In various sections of the LRA provision is made for an arbitrator or judge to award compensation that is “just and equitable in the circumstances”. It is important to know what factors are taken into account because this helps an employer to assess what compensation could be awarded and may kick-start settlement negotiations.
It’s worth looking at this issue through the facts of a recent case,The Minister for Justice and Constitutional Development & another v Tshishonga LAC (Case No: JA 6/2007 Date of judgment: 2 June 2009). The dispute between the parties arose after the employee made a number of disclosures to the media. The disciplinary enquiry found that the employee’s disclosures were “protected disclosures” as contemplated in the Protected Disclosure Act 26 of 2000 (PDA). You may recall that the PDA, which you will find under ‘legislation’ on Worklaw and which is also known as “the whistle blowers Act”, protects an employee who discloses the employer’s criminal activities or other such wrongs named in the Act
The employee sued for compensation for an “unfair labour practice” and legal costs arising out of a disciplinary enquiry. He claimed that in holding the enquiry the Department subjected him to an “occupational detriment” as defined in the PDA. (The Act defines an occupational detriment to include being subjected to disciplinary action). He also based his claim on the embarrassment and humiliation suffered by him, a Deputy Director-General in the Department of Justice and Constitutional Development, for being removed with immediate effect from the Master’s business unit, without any reason being given and thereafter being subjected to a suspension and subsequent disciplinary hearing. This embarrassment and humiliation also affected his family. He suffered further denigration by being referred to as a “dunderhead” by the then Minster of Justice on national television. The Minister went on to belittle the employee by saying that he is “the most timid public servant and at worst he is the sort of person who would not be able to box himself out of a wet paper bag”. The Minister went further to state that this statement could be printed. In the same television broadcast, the Minister said that the employee was rapped over the knuckles for poor work performance. It was claimed that there was absolutely no truth in this allegation. The employee also suffered gross humiliation by being moved to a position which was non-existent at the time, and thereafter for long periods he was kept in that position without any work or instructions coming his way.
On the basis of this treatment the employee argued that he was entitled to the remedies prescribed in the PDA, including compensation. When this matter came to the Labour Court the court found in favour of the employee and ordered the Department to pay twelve months remuneration. This decision was appealed to the Labour Appeal Court.
The LAC, which awarded R100 000 plus legal costs, held that where the LRA allows for compensation which is “just and equitable in circumstances” the factors which are relevant to the assessment of damages of damages generally include the following:
- the nature and seriousness of the ‘iniuria’ or wrong,
- the circumstances in which the infringement took place,
- the behavior of the defendant (especially whether the motive was honourable or malicious),
- the extent of the plaintiff’s humiliation or distress,
- the abuse of a relationship between the parties, and
- the attitude of the defendant after the ‘iniuria’ had taken place.
How reliable is a single witness?
There is an ancient rule of law called the ‘cautionary rule’. It cautioned a judge to be wary eg if the only evidence was that of a child, a woman who alleged rape or a single witness – no, not an unmarried person but the evidence of a witness that is not backed up by other witnesses.

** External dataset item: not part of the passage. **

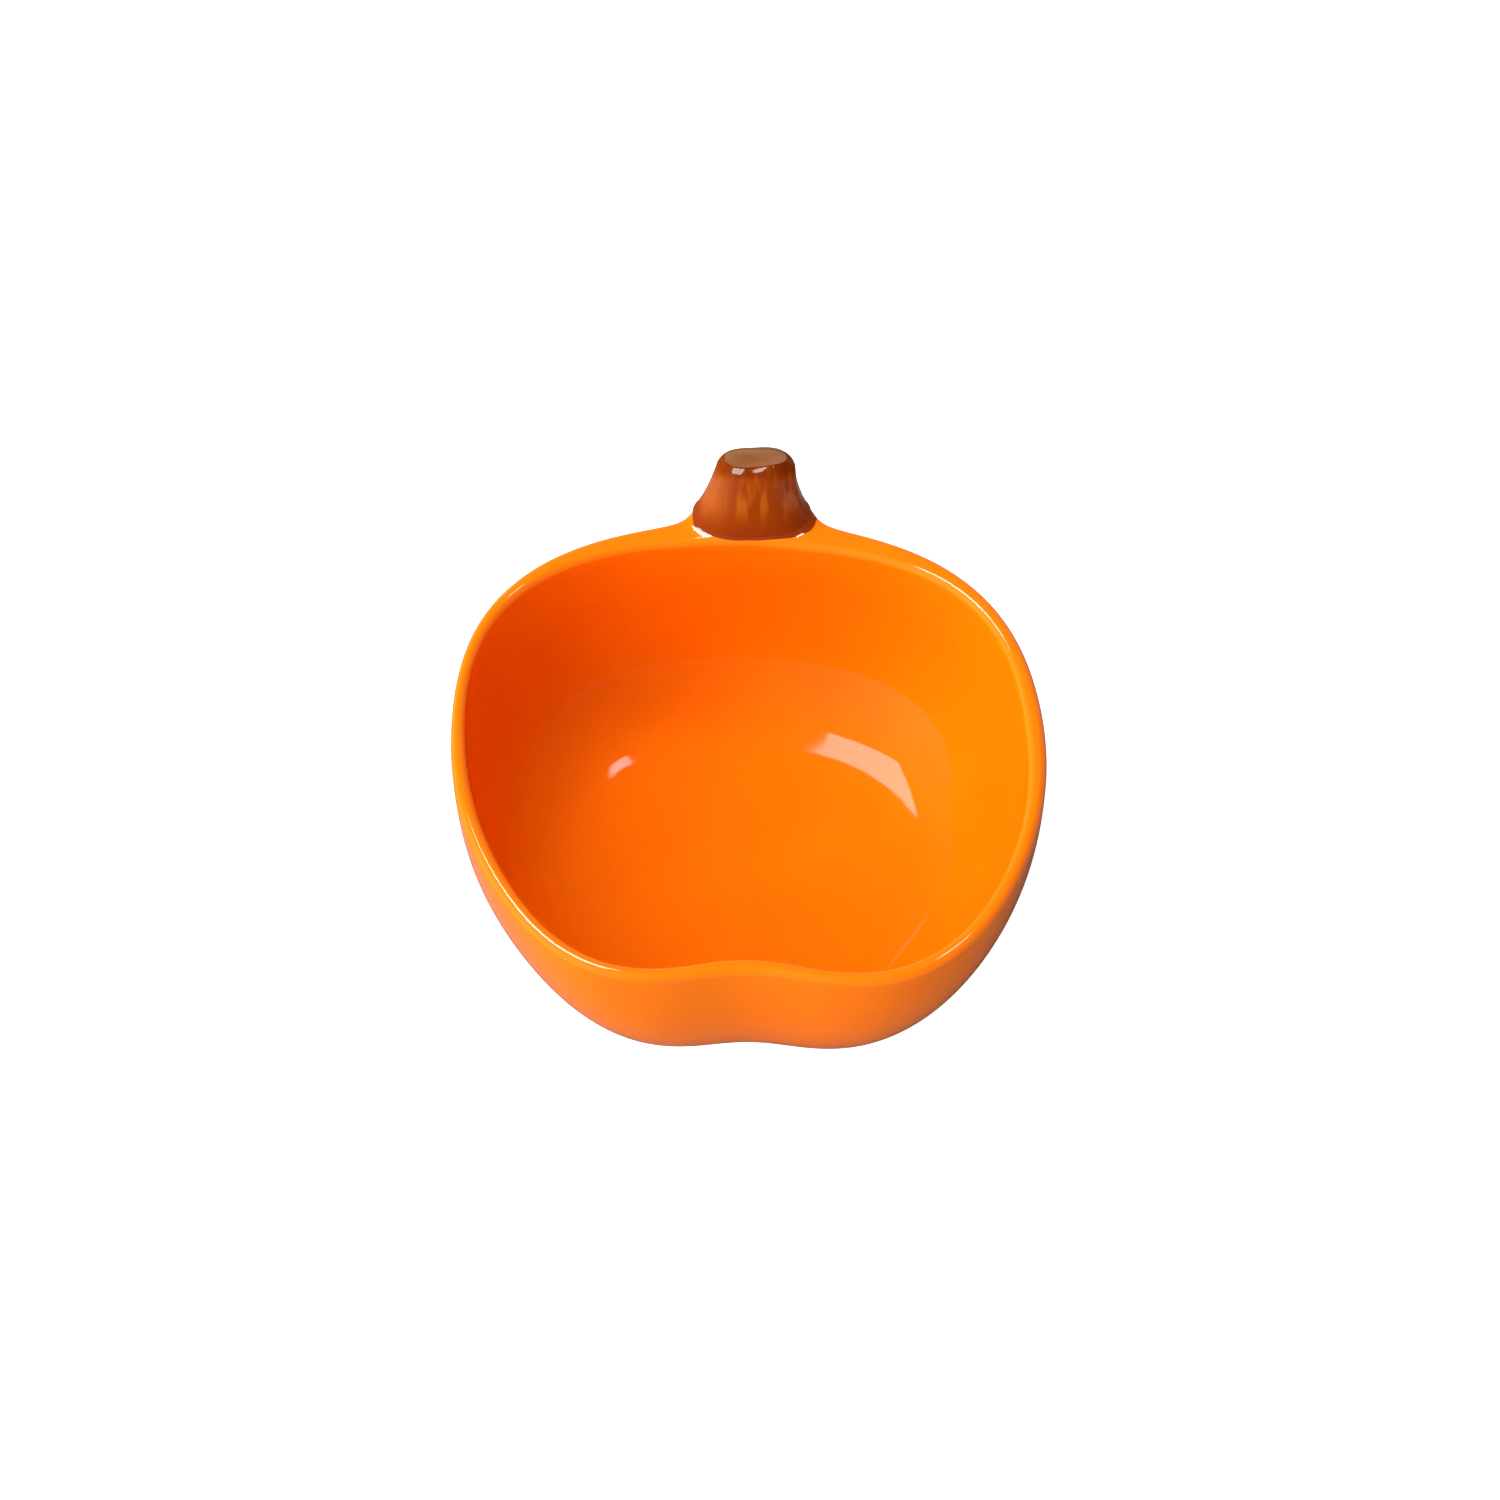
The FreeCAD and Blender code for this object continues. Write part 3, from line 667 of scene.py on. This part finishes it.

This applies mainly to criminal law cases and has been criticised and modified by legislation over the years. Earlier criminal cases found that the evidence of a single witness should only be relied up on if it is ‘clear and satisfactory in every material respect’. Subsequent cases modified this approach to say that whilst the evidence of a single witness should be approached with caution, it should be accepted if on a consideration of all the factors it was found that there was reasonable prospect of it being true.
So evidentiary rules tell us to be wary if a decision is made on the testimony of a single witness. But can an arbitrator reject a version of the story solely because it hinges on a single witness? This happened in the recent case of Barloworld Coachworks Wynberg v MIBC & others (LC Case No JR327/07; judgment 5 May 2009). An employee had been dismissed after having been charged and found guilty of misappropriation of company property. The arbitrator, using the cautionary rule, rejected one version on that basis and held that the employee’s dismissal was substantively unfair and ordered the reinstatement and payment of the equivalent of six months’ remuneration. This decision was taken on review.
The Labour Court held that the cautionary rule against a single witness cannot be applied as a general rule. If an arbitrator disallows evidence because there is only one witness, this will constitute a reviewable irregularity. Clearly this is correct. We are concerned however over the Labour Court’s statement (para 15 of the judgement) that the cautionary rule “has no place in civil/arbitration proceedings”. To the extent that it can be called a rule, we believe it does have application provided it is applied in its correct context. We suggest that the correct approach in dealing with the evidence of a single witness is simply this: be cautious, but accept the evidence of a single witness if on considering all the factors it is found to be probable.
This case is a reminder to use our common sense when assessing evidence. A single witness can be clear and convincing, while a group of witnesses who have colluded can give evidence lacking the ‘ring of truth’. The lesson is there however that to have a second witness who can corroborate the leading witness’s version can only strengthen your case.